Oasis takes the same approach in the modelling of losses, which is to generate individual losses from the damage probability distributions. The way to achieve this is random sampling called “Monte-Carlo” sampling from the use of random numbers, as if from a roulette wheel, to solve equations that are otherwise intractable.

Modelled and empirical intensities and damage responses can show significant uncertainty. Sometimes this uncertainty is multi-modal, meaning that there can be different peaks of behaviour rather than just a single central behaviour. Moreover, the definition of the source insured interest characteristics, such as location or occupancy or construction, can be imprecise. The associated values for event intensities and consequential damages can therefore be varied and their uncertainty can be represented in general as probability distributions rather than point values. The design of Oasis therefore makes no assumptions about the probability distributions and instead treats all probability distributions as probability masses in discrete bins. This includes closed interval point bins such as the values [0,0] for no damage and [1,1] for total damage.

The simulation approach taken by the Oasis calculation kernel computes a single cumulative distribution function (CDF) for the damage by “convolving” the binned intensity distribution with the vulnerability matrices. The convolution applies the ‘law of total probability’ to evaluate the overall probability of each damage outcome, by summing the probability of all levels of intensity multiplied by the conditional probability of the damage outcome in each case.

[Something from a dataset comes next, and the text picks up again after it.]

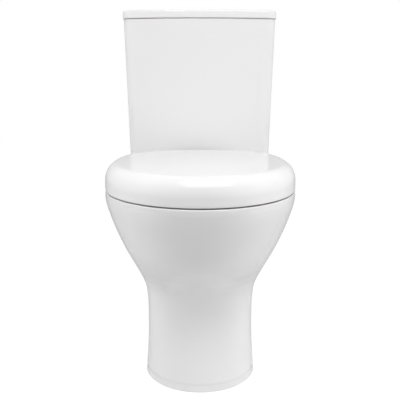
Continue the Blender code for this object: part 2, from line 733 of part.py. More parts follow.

Sampling of the cumulative distribution function is then performed. Random numbers between 0 and 1 are drawn, and used to sample a relative damage ratio from the effective damage CDF. Linear interpolation of the cumulative probability thresholds of the bin in which the random number falls is used to calculate the damage ratio for each sample.

Finally, a ground up loss sample is calculated by multiplying the damage ratio with the Total Insured Value ‘TIV’.